- **What you will do**: What follows is a listing; give it again exactly, in its entirety.
--- Begin Dataset extract ---
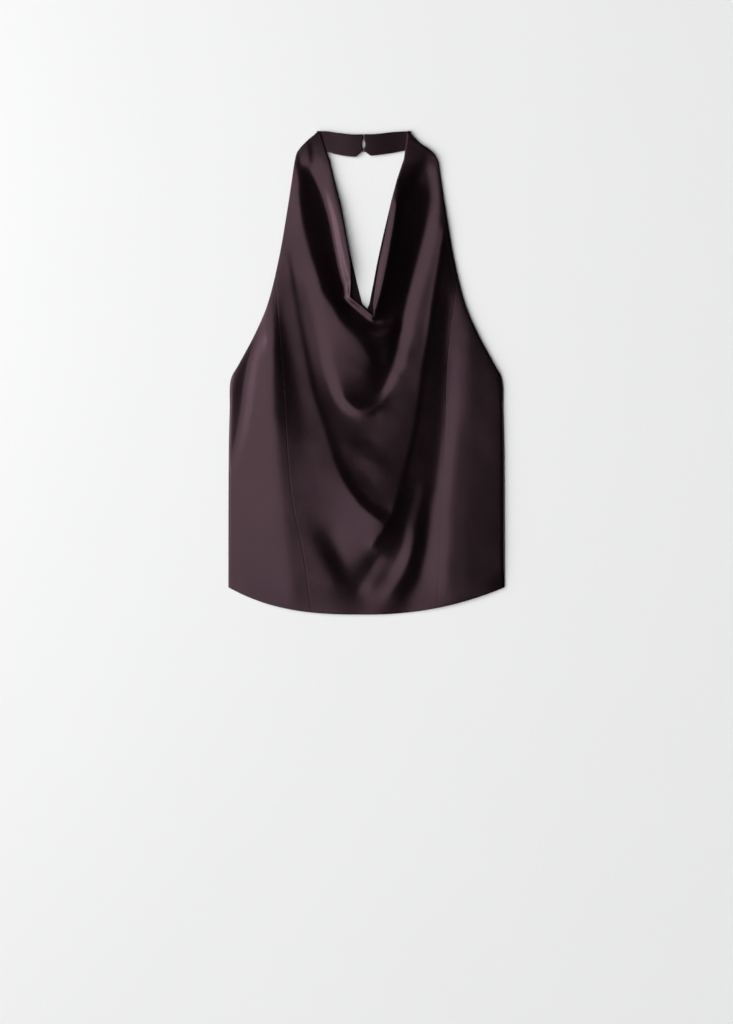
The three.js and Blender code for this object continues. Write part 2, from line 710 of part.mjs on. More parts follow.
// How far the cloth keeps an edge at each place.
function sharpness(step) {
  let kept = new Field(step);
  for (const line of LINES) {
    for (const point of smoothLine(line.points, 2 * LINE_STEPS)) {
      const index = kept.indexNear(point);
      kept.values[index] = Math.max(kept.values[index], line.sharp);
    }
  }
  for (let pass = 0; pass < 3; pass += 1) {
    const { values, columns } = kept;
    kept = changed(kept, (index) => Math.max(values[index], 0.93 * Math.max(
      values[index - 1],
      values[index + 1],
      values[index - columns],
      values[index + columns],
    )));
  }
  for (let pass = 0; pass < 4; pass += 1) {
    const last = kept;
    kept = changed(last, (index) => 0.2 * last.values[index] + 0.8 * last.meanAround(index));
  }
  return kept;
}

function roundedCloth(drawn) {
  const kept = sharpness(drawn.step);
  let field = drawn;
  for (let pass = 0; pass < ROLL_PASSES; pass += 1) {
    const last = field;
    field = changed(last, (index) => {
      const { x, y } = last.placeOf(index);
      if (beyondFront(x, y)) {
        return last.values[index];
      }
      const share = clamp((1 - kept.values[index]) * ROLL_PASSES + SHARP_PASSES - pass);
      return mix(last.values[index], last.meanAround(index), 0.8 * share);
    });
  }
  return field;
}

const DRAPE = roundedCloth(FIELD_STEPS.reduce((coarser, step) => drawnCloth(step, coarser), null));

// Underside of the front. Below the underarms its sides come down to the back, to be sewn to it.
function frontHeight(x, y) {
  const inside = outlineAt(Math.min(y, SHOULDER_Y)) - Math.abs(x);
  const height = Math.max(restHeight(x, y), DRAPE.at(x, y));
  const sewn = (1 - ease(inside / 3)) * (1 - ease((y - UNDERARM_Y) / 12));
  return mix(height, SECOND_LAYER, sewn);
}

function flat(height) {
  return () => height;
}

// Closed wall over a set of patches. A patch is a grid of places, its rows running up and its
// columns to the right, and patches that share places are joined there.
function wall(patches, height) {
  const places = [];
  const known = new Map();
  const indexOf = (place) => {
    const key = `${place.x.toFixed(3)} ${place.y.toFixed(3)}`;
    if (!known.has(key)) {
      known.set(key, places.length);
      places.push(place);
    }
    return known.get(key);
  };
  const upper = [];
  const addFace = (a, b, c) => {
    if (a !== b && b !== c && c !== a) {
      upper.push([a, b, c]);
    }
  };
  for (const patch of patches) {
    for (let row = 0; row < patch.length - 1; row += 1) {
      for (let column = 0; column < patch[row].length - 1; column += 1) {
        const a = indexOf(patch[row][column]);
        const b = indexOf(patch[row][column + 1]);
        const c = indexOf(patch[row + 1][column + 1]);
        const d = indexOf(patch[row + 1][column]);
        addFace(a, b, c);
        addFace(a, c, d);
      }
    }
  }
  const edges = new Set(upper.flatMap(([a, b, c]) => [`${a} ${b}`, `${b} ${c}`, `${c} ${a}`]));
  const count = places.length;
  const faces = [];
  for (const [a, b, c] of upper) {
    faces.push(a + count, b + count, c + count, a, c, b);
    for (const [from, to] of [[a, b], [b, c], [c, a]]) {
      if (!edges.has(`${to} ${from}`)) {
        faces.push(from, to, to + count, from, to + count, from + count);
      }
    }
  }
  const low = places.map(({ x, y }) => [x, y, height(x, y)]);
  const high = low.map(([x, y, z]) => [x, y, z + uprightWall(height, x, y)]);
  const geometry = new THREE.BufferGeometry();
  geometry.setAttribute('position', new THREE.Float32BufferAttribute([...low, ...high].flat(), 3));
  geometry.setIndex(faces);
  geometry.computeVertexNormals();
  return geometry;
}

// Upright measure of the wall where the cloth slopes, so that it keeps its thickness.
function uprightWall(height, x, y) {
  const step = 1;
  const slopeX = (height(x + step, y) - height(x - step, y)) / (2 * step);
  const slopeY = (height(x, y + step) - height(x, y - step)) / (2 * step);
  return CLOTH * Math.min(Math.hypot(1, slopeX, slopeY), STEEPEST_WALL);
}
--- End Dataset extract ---
- **Task response**:
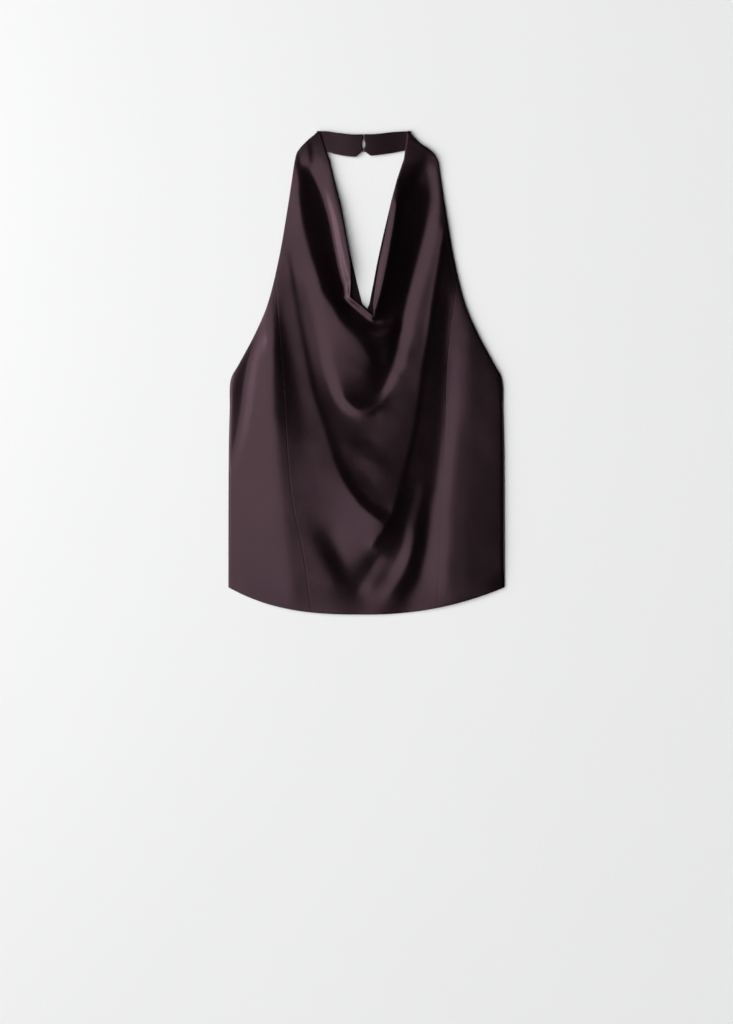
The three.js and Blender code for this object continues. Write part 2, from line 710 of part.mjs on. More parts follow.
// How far the cloth keeps an edge at each place.
function sharpness(step) {
  let kept = new Field(step);
  for (const line of LINES) {
    for (const point of smoothLine(line.points, 2 * LINE_STEPS)) {
      const index = kept.indexNear(point);
      kept.values[index] = Math.max(kept.values[index], line.sharp);
    }
  }
  for (let pass = 0; pass < 3; pass += 1) {
    const { values, columns } = kept;
    kept = changed(kept, (index) => Math.max(values[index], 0.93 * Math.max(
      values[index - 1],
      values[index + 1],
      values[index - columns],
      values[index + columns],
    )));
  }
  for (let pass = 0; pass < 4; pass += 1) {
    const last = kept;
    kept = changed(last, (index) => 0.2 * last.values[index] + 0.8 * last.meanAround(index));
  }
  return kept;
}

function roundedCloth(drawn) {
  const kept = sharpness(drawn.step);
  let field = drawn;
  for (let pass = 0; pass < ROLL_PASSES; pass += 1) {
    const last = field;
    field = changed(last, (index) => {
      const { x, y } = last.placeOf(index);
      if (beyondFront(x, y)) {
        return last.values[index];
      }
      const share = clamp((1 - kept.values[index]) * ROLL_PASSES + SHARP_PASSES - pass);
      return mix(last.values[index], last.meanAround(index), 0.8 * share);
    });
  }
  return field;
}

const DRAPE = roundedCloth(FIELD_STEPS.reduce((coarser, step) => drawnCloth(step, coarser), null));

// Underside of the front. Below the underarms its sides come down to the back, to be sewn to it.
function frontHeight(x, y) {
  const inside = outlineAt(Math.min(y, SHOULDER_Y)) - Math.abs(x);
  const height = Math.max(restHeight(x, y), DRAPE.at(x, y));
  const sewn = (1 - ease(inside / 3)) * (1 - ease((y - UNDERARM_Y) / 12));
  return mix(height, SECOND_LAYER, sewn);
}

function flat(height) {
  return () => height;
}

// Closed wall over a set of patches. A patch is a grid of places, its rows running up and its
// columns to the right, and patches that share places are joined there.
function wall(patches, height) {
  const places = [];
  const known = new Map();
  const indexOf = (place) => {
    const key = `${place.x.toFixed(3)} ${place.y.toFixed(3)}`;
    if (!known.has(key)) {
      known.set(key, places.length);
      places.push(place);
    }
    return known.get(key);
  };
  const upper = [];
  const addFace = (a, b, c) => {
    if (a !== b && b !== c && c !== a) {
      upper.push([a, b, c]);
    }
  };
  for (const patch of patches) {
    for (let row = 0; row < patch.length - 1; row += 1) {
      for (let column = 0; column < patch[row].length - 1; column += 1) {
        const a = indexOf(patch[row][column]);
        const b = indexOf(patch[row][column + 1]);
        const c = indexOf(patch[row + 1][column + 1]);
        const d = indexOf(patch[row + 1][column]);
        addFace(a, b, c);
        addFace(a, c, d);
      }
    }
  }
  const edges = new Set(upper.flatMap(([a, b, c]) => [`${a} ${b}`, `${b} ${c}`, `${c} ${a}`]));
  const count = places.length;
  const faces = [];
  for (const [a, b, c] of upper) {
    faces.push(a + count, b + count, c + count, a, c, b);
    for (const [from, to] of [[a, b], [b, c], [c, a]]) {
      if (!edges.has(`${to} ${from}`)) {
        faces.push(from, to, to + count, from, to + count, from + count);
      }
    }
  }
  const low = places.map(({ x, y }) => [x, y, height(x, y)]);
  const high = low.map(([x, y, z]) => [x, y, z + uprightWall(height, x, y)]);
  const geometry = new THREE.BufferGeometry();
  geometry.setAttribute('position', new THREE.Float32BufferAttribute([...low, ...high].flat(), 3));
  geometry.setIndex(faces);
  geometry.computeVertexNormals();
  return geometry;
}

// Upright measure of the wall where the cloth slopes, so that it keeps its thickness.
function uprightWall(height, x, y) {
  const step = 1;
  const slopeX = (height(x + step, y) - height(x - step, y)) / (2 * step);
  const slopeY = (height(x, y + step) - height(x, y - step)) / (2 * step);
  return CLOTH * Math.min(Math.hypot(1, slopeX, slopeY), STEEPEST_WALL);
}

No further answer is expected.